Through monitoring of the levels of MDA ( Figure 7F ), the GSH/GSSG ratio ( Figure 7E ), GPx ( Figure 7H ), and iron ions in various cell lines, as for Fe²⁺ level ( Figure 7G ), MDA in TPC-1-Lv-FTO was found to be significantly higher than TPC-1/vector, and MDA in KTC-1-shFTO proved to be significantly lower than in KTC-1/scramble. In terms of the GSH/GSSG ratio, the GPx level in TPC-1-Lv-FTO was considerably lower than that of the TPC-1/vector, while for GSH/GSSG ratio, the GPx level in KTC-1-shFTO was much higher than that of the KTC-1/scramble. However, the Fe²⁺ level held the opposite trend as MDA in TPC-1-shSLC7A11 was significantly higher than TPC-1/scramble, and MDA in KTC-1-Lv-SLC7A11 was substantially lower than in the KTC-1/vector. When it comes to the GSH/GSSG ratio, the GPx level in TPC-1-shSLC7A11 was remarkably lower than in the TPC-1/scramble, while at the GSH/GSSG ratio, the GPx level in KTC-1-Lv-SLC7A11 was dramatically higher than in the KTC-1/vector.

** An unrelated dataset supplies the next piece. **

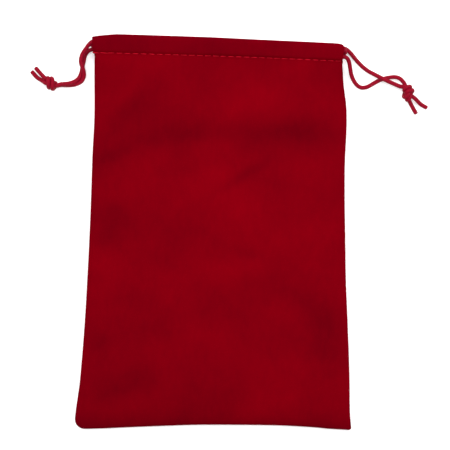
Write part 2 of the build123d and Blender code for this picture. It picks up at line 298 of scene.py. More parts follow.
def pull_tight(pulls, rounds=900):
    """Beads of both strands once the ends have been pulled to each distance in turn, in mm."""
    middle = smooth_through(LOOSE_KNOT, BEAD_STEP)
    across, _ = carry_frames(middle)
    beads = np.vstack([middle + across * APART, middle - across * APART])
    count = len(middle)
    strand = np.repeat([0, 1], count)
    order = np.tile(np.arange(count), 2)
    links = [np.array([s * count + i for s in (0, 1) for i in range(k, count - 1, 2)]) for k in (0, 1)]
    bends = [np.array([s * count + i for s in (0, 1) for i in range(k, count - 2, 3)]) for k in (0, 1, 2)]
    ends = np.array([0, 1, count - 2, count - 1, count, count + 1, 2 * count - 2, 2 * count - 1])
    start = beads[ends].copy()
    away = np.sign(start[:, :1]) * np.array([[1.0, 0, 0]])
    side = np.where(ends < count, APART, -APART)
    for number in range(rounds * len(pulls)):
        if number % 10 == 0:  # which beads are near enough to touch soon
            gap = np.linalg.norm(beads[:, None] - beads[None], axis=2)
            close = (gap < THICK + 1.2) & ~((strand[:, None] == strand) & (abs(order[:, None] - order) < 4))
            one, two = np.nonzero(np.triu(close, 1))
        stage = number // rounds  # pull for most of a stage, then let the knot settle
        before = pulls[stage - 1] if stage else 0.0
        reach = before + (pulls[stage] - before) * min(1, (number % rounds) / (rounds * 0.6))
        hold = start + away * reach
        settle = min(1, reach / 20)
        hold[:, 1] = start[:, 1] * (1 - settle) + side * settle
        hold[:, 2] = start[:, 2] * (1 - settle)
        for sweep in range(SWEEPS):
            for i in links:
                d = beads[i + 1] - beads[i]
                size = np.linalg.norm(d, axis=1)[:, None]
                move = d * (size - BEAD_STEP) / size / 2
                beads[i] += move
                beads[i + 1] -= move
            for i in bends:
                d = beads[i + 2] - beads[i]
                size = np.linalg.norm(d, axis=1)[:, None]
                move = d / size * np.clip(SHARPEST * BEAD_STEP - size, 0, None) * 0.3
                beads[i] -= move
                beads[i + 2] += move
            if sweep % 2 == 0:
                d = beads[two] - beads[one]
                size = np.linalg.norm(d, axis=1)
                hit = size < THICK
                i, j = one[hit], two[hit]
                move = d[hit] * ((THICK - size[hit]) / np.maximum(size[hit], 1e-6) / 2)[:, None]
                push, touched = np.zeros_like(beads), np.zeros(len(beads))
                for bead, shift in ((i, -move), (j, move)):
                    np.add.at(push, bead, shift)
                    np.add.at(touched, bead, 1)
                beads += push / np.maximum(touched, 1)[:, None] * PUSH
            beads[ends] = hold
    return beads[:count], beads[count:]


PULLS = (34.0, 36.5)  # mm; the knot settles after the first pull and is drawn home by the second
tight_knot = pull_tight(PULLS)
print("beads on each strand:", len(tight_knot[0]))

# %% [markdown]
# Now the knots go on their cords.  A strand runs from inside the casing to just before its knot.
# From there each strand is one unbroken tube through the knot and out to its cut tail, so the
# knot really is made of the two cords, and the tails come out where the strands do.

# %% What is known about each cord
# A cord goes into the casing at its first exit and comes out at its second, and is divided at
# split_x inside.  Roll, size and flip turn the tied knot until it lies as this one does.
CORDS = {
    "left": dict(
        line=left_line, outward=-1, split_x=-40.0, strands=("upper", "lower"),
        exits=((-65.8, 93.2, 6.7), (-66.0, 89.4, 2.1)), middle=np.array((-84.5, 71.9, 3.2)),
        toward=np.array((-0.96, 0.28, 0.0)), roll=0, size=0.90, flip=False,
        tails=([(-88.6, 73.0, 2.2), (-91.6, 74.8, 1.2), (-94.4, 77.7, 1.0)],
               [(-87.6, 74.5, 4.0), (-89.8, 76.6, 2.2), (-92.5, 79.5, 1.0)]),
    ),
    "right": dict(
        line=right_line, outward=1, split_x=35.0, strands=("lower", "upper"),
        exits=((60.0, 89.4, 6.7), (60.6, 93.2, 2.1)), middle=np.array((91.1, 72.4, 3.5)),
        toward=np.array((0.6, -0.8, 0.0)), roll=170, size=1.0, flip=True,
        tails=([(94.2, 70.1, 3.4), (97.4, 67.3, 1.6), (100.8, 65.4, 1.0)],
               [(91.9, 68.6, 1.8), (93.8, 65.2, 1.0), (95.6, 62.3, 1.0)]),
    ),
}
STRAND_START = 5.2  # mm before the knot's middle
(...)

Finally, whether FTO could regulate PTC cell ferroptosis by mediating the m6A demethylation of SLC7A11 was reversely verified. To validate that the observed phenotype was mediated by the dysregulation of the FTO–SLC7A11 axis, a few functional rescue assays were performed. Then, as demonstrated by the CCK-8 assay, the knockdown effect of FTO resulted in the enhanced proliferation capacity in KTC-1 cells, which could be reverted by SLC7A11-knockdown. The over-expression of SLC7A11 also substantially increased the abolished mobility induced by the over-expression of FTO ( Figure 8A ). Besides this, wound healing assays ( Figure 8B ) and transwell migration and invasion assays ( Figure 8C ) also confirmed the initial speculation. To sum up, SLC7A11 dysfunction may lead to FTO-mediated PTC cell proliferation or mobility signatures.